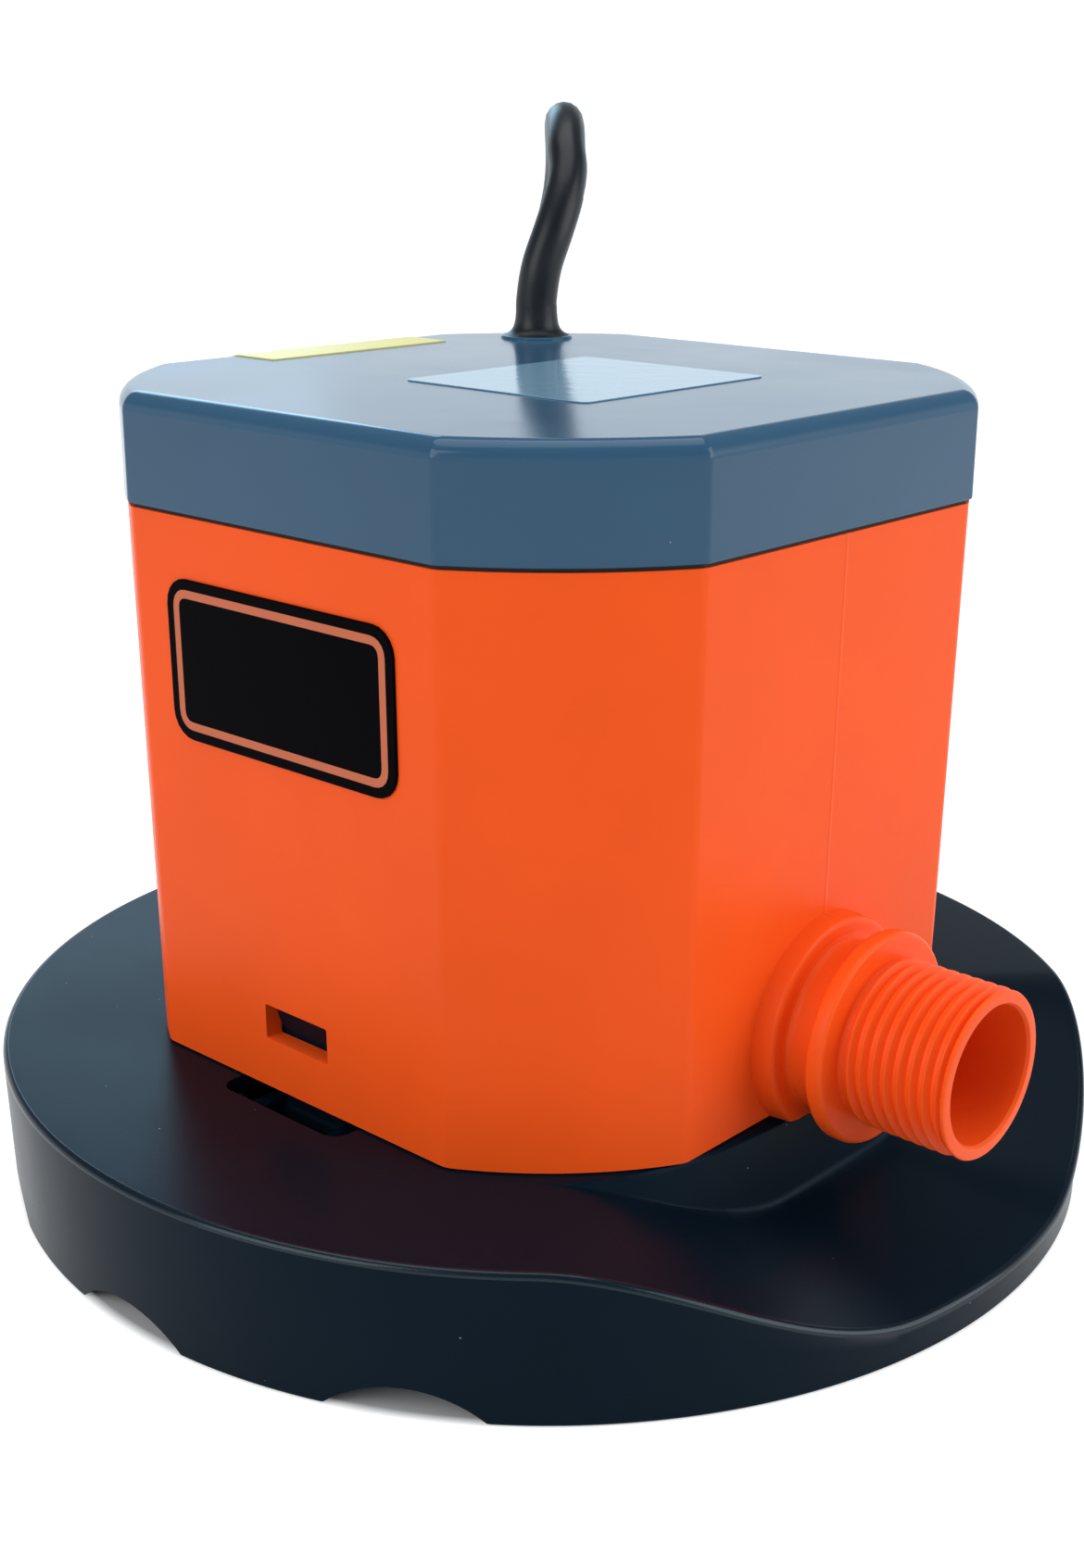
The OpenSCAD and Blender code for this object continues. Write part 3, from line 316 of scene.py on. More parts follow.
laid = node(dusty, "Mix", {0: faint.outputs[0], 6: given["Colour"], 7: given["Dust"]}, data_type="RGBA")
dusty.links.new(laid.outputs[2], out["Colour"])
dusty.links.new(faint.outputs[0], out["Mask"])


def group_node(tree, group, values):
    """Places a group in a material with its own values."""
    new = tree.nodes.new("ShaderNodeGroup")
    new.node_tree = group
    for name, value in values.items():
        if isinstance(value, bpy.types.NodeSocket):
            tree.links.new(value, new.inputs[name])
        else:
            new.inputs[name].default_value = value
    return new.outputs


def plastic(name, colour, roughness, gloss=0.3, tint=(1, 1, 1), drift=0.06, grain=0.00001,
            grain_scale=2500, dust=0.0, dust_scale=400):
    """A moulded plastic or rubber finish. The grain's depth is in metres."""
    material = bpy.data.materials.new(name)
    material.use_nodes = True
    tree = material.node_tree
    shader = tree.nodes["Principled BSDF"]
    shader.inputs["Specular IOR Level"].default_value = gloss
    shader.inputs["Specular Tint"].default_value = (*tint, 1)
    skin = group_node(tree, moulded, {"Colour": (*colour, 1), "Drift": drift, "Roughness": roughness,
                                      "Grain Scale": grain_scale})
    colour_out = skin["Colour"]
    if dust:
        specks = group_node(tree, dusty, {"Colour": colour_out, "Amount": dust, "Scale": dust_scale})
        colour_out = specks["Colour"]
    tree.links.new(colour_out, shader.inputs["Base Color"])
    tree.links.new(skin["Roughness"], shader.inputs["Roughness"])
    bump = node(tree, "Bump", {"Height": skin["Height"], "Distance": grain, "Strength": 1})
    tree.links.new(bump.outputs[0], shader.inputs["Normal"])
    return material


cord_skin = plastic("cord_pvc", (0.004, 0.006, 0.009), 0.34, gloss=0.25, drift=0.12, dust=0.02)
power_cord = tube("power_cord", cord_path, [cord_d / 2 * mm] * len(cord_path), 16)
power_cord.data.materials.append(cord_skin)
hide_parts("power_cord_lead", "power_cord_tail", "power_cord_coil", "power_cord_end")
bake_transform(power_cord)


# ---- Cord plug --------------------------------------------------------------------------------
# A three-pin mains plug moulded onto the cord in black PVC, with a ribbed neck and hollowed grips.
# Its two flat blades and its round earth pin are brass, and were set in the mould.

def piece(name):
    """Names the shape that was just added, and puts its place into its mesh."""
    obj = bpy.context.object
    obj.name = name
    obj.data.name = name
    bpy.ops.object.transform_apply(location=True, rotation=True, scale=True)
    return obj


def pick(obj, kind, test):
    """In edit mode, selects only the vertices, edges or faces that pass the test."""
    only(obj)
    bpy.ops.object.mode_set(mode="EDIT")
    bpy.ops.mesh.select_mode(type=kind)
    bpy.ops.mesh.select_all(action="DESELECT")
    shape = bmesh.from_edit_mesh(obj.data)
    for part in {"VERT": shape.verts, "EDGE": shape.edges, "FACE": shape.faces}[kind]:
        if test(part):
            part.select_set(True)
    bmesh.update_edit_mesh(obj.data)


def bevel(width, segments):
    """In edit mode, rounds the edges that are selected."""
    bpy.ops.mesh.bevel(offset=width * mm, segments=segments, affect="EDGES", clamp_overlap=True)


def modify(obj, kind, **settings):
    """Adds a modifier and applies it."""
    only(obj)
    modifier = obj.modifiers.new(kind.lower(), kind)
    for name, value in settings.items():
        setattr(modifier, name, value)
    bpy.ops.object.modifier_apply(modifier=modifier.name)


def carve(obj, cutter):
    """Cuts one shape out of another, and does away with the cutter."""
    modify(obj, "BOOLEAN", object=cutter, operation="DIFFERENCE", solver="MANIFOLD")
    obj.data.materials.clear()
    bpy.data.objects.remove(cutter)


def rounded(obj, width, segments=3, angle=30):
    """Rounds every edge that is sharper than the angle."""
    modify(obj, "BEVEL", width=width * mm, segments=segments, limit_method="ANGLE",
           angle_limit=radians(angle))


def cut_off(obj, place, normal):
    """Cuts off what lies past a plane, and closes the cut."""
    only(obj)
    bpy.ops.object.mode_set(mode="EDIT")
    bpy.ops.mesh.select_all(action="SELECT")
    bpy.ops.mesh.bisect(plane_co=Vector(place) * mm, plane_no=normal, use_fill=True, clear_outer=True)
    bpy.ops.object.mode_set(mode="OBJECT")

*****

The whole listing above needs to be written out again exactly.

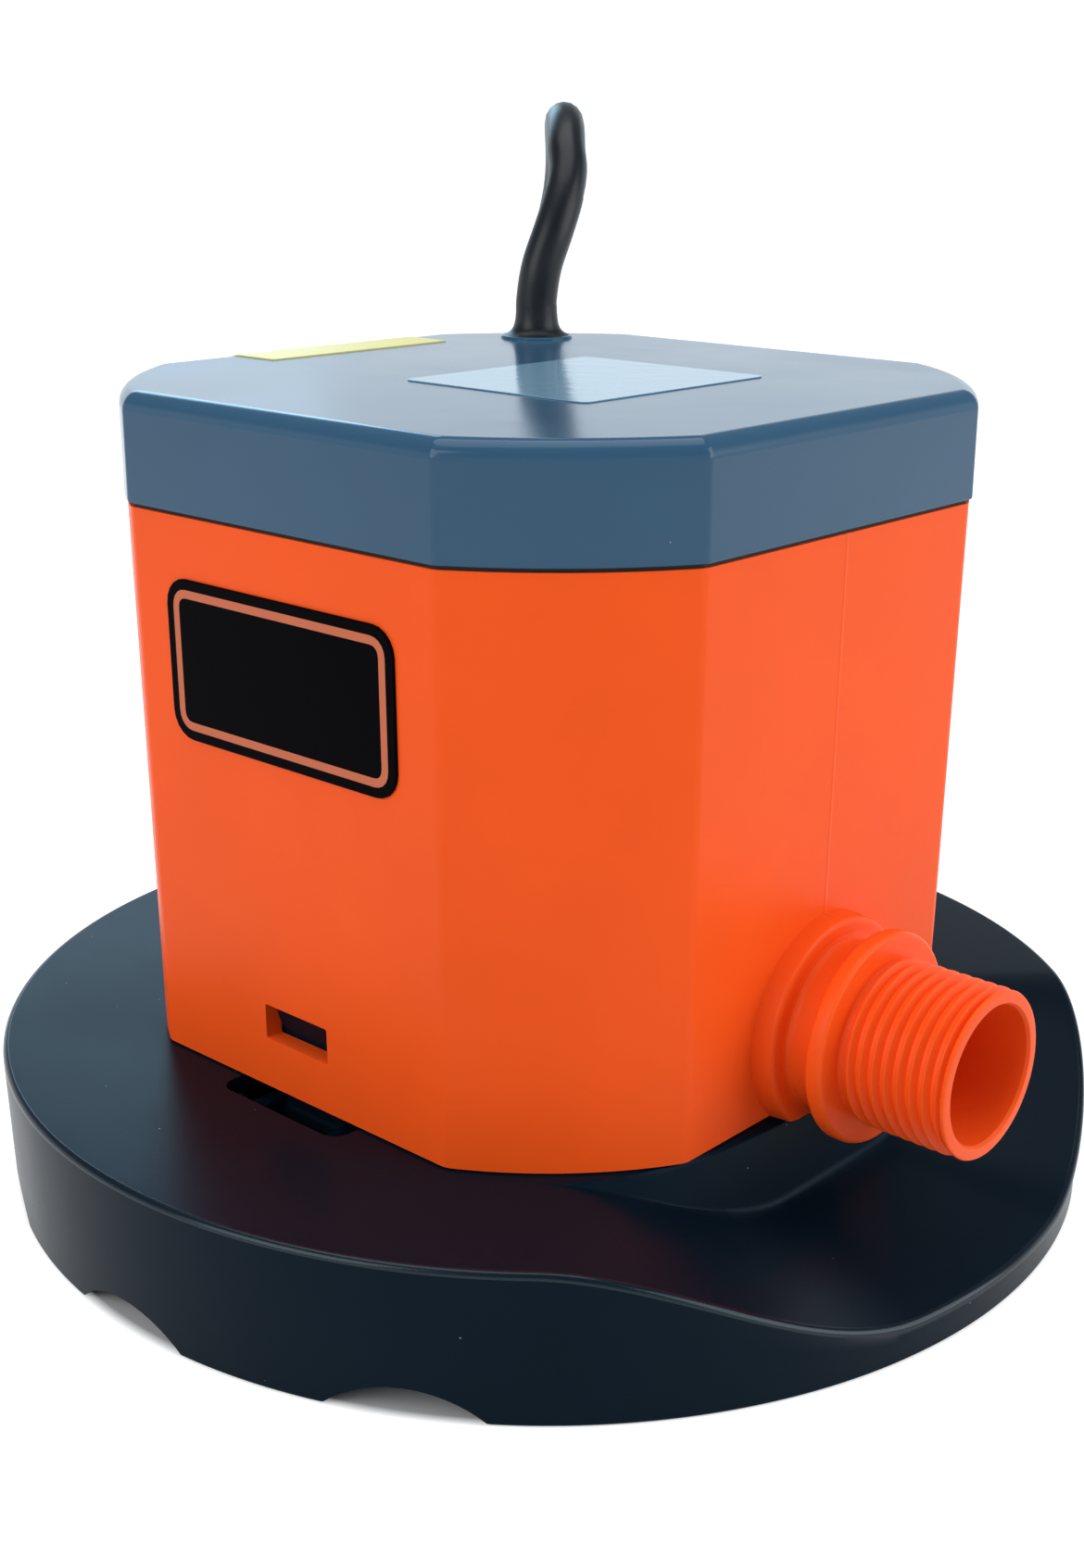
The OpenSCAD and Blender code for this object continues. Write part 3, from line 316 of scene.py on. More parts follow.
laid = node(dusty, "Mix", {0: faint.outputs[0], 6: given["Colour"], 7: given["Dust"]}, data_type="RGBA")
dusty.links.new(laid.outputs[2], out["Colour"])
dusty.links.new(faint.outputs[0], out["Mask"])


def group_node(tree, group, values):
    """Places a group in a material with its own values."""
    new = tree.nodes.new("ShaderNodeGroup")
    new.node_tree = group
    for name, value in values.items():
        if isinstance(value, bpy.types.NodeSocket):
            tree.links.new(value, new.inputs[name])
        else:
            new.inputs[name].default_value = value
    return new.outputs


def plastic(name, colour, roughness, gloss=0.3, tint=(1, 1, 1), drift=0.06, grain=0.00001,
            grain_scale=2500, dust=0.0, dust_scale=400):
    """A moulded plastic or rubber finish. The grain's depth is in metres."""
    material = bpy.data.materials.new(name)
    material.use_nodes = True
    tree = material.node_tree
    shader = tree.nodes["Principled BSDF"]
    shader.inputs["Specular IOR Level"].default_value = gloss
    shader.inputs["Specular Tint"].default_value = (*tint, 1)
    skin = group_node(tree, moulded, {"Colour": (*colour, 1), "Drift": drift, "Roughness": roughness,
                                      "Grain Scale": grain_scale})
    colour_out = skin["Colour"]
    if dust:
        specks = group_node(tree, dusty, {"Colour": colour_out, "Amount": dust, "Scale": dust_scale})
        colour_out = specks["Colour"]
    tree.links.new(colour_out, shader.inputs["Base Color"])
    tree.links.new(skin["Roughness"], shader.inputs["Roughness"])
    bump = node(tree, "Bump", {"Height": skin["Height"], "Distance": grain, "Strength": 1})
    tree.links.new(bump.outputs[0], shader.inputs["Normal"])
    return material


cord_skin = plastic("cord_pvc", (0.004, 0.006, 0.009), 0.34, gloss=0.25, drift=0.12, dust=0.02)
power_cord = tube("power_cord", cord_path, [cord_d / 2 * mm] * len(cord_path), 16)
power_cord.data.materials.append(cord_skin)
hide_parts("power_cord_lead", "power_cord_tail", "power_cord_coil", "power_cord_end")
bake_transform(power_cord)


# ---- Cord plug --------------------------------------------------------------------------------
# A three-pin mains plug moulded onto the cord in black PVC, with a ribbed neck and hollowed grips.
# Its two flat blades and its round earth pin are brass, and were set in the mould.

def piece(name):
    """Names the shape that was just added, and puts its place into its mesh."""
    obj = bpy.context.object
    obj.name = name
    obj.data.name = name
    bpy.ops.object.transform_apply(location=True, rotation=True, scale=True)
    return obj


def pick(obj, kind, test):
    """In edit mode, selects only the vertices, edges or faces that pass the test."""
    only(obj)
    bpy.ops.object.mode_set(mode="EDIT")
    bpy.ops.mesh.select_mode(type=kind)
    bpy.ops.mesh.select_all(action="DESELECT")
    shape = bmesh.from_edit_mesh(obj.data)
    for part in {"VERT": shape.verts, "EDGE": shape.edges, "FACE": shape.faces}[kind]:
        if test(part):
            part.select_set(True)
    bmesh.update_edit_mesh(obj.data)


def bevel(width, segments):
    """In edit mode, rounds the edges that are selected."""
    bpy.ops.mesh.bevel(offset=width * mm, segments=segments, affect="EDGES", clamp_overlap=True)


def modify(obj, kind, **settings):
    """Adds a modifier and applies it."""
    only(obj)
    modifier = obj.modifiers.new(kind.lower(), kind)
    for name, value in settings.items():
        setattr(modifier, name, value)
    bpy.ops.object.modifier_apply(modifier=modifier.name)


def carve(obj, cutter):
    """Cuts one shape out of another, and does away with the cutter."""
    modify(obj, "BOOLEAN", object=cutter, operation="DIFFERENCE", solver="MANIFOLD")
    obj.data.materials.clear()
    bpy.data.objects.remove(cutter)


def rounded(obj, width, segments=3, angle=30):
    """Rounds every edge that is sharper than the angle."""
    modify(obj, "BEVEL", width=width * mm, segments=segments, limit_method="ANGLE",
           angle_limit=radians(angle))


def cut_off(obj, place, normal):
    """Cuts off what lies past a plane, and closes the cut."""
    only(obj)
    bpy.ops.object.mode_set(mode="EDIT")
    bpy.ops.mesh.select_all(action="SELECT")
    bpy.ops.mesh.bisect(plane_co=Vector(place) * mm, plane_no=normal, use_fill=True, clear_outer=True)
    bpy.ops.object.mode_set(mode="OBJECT")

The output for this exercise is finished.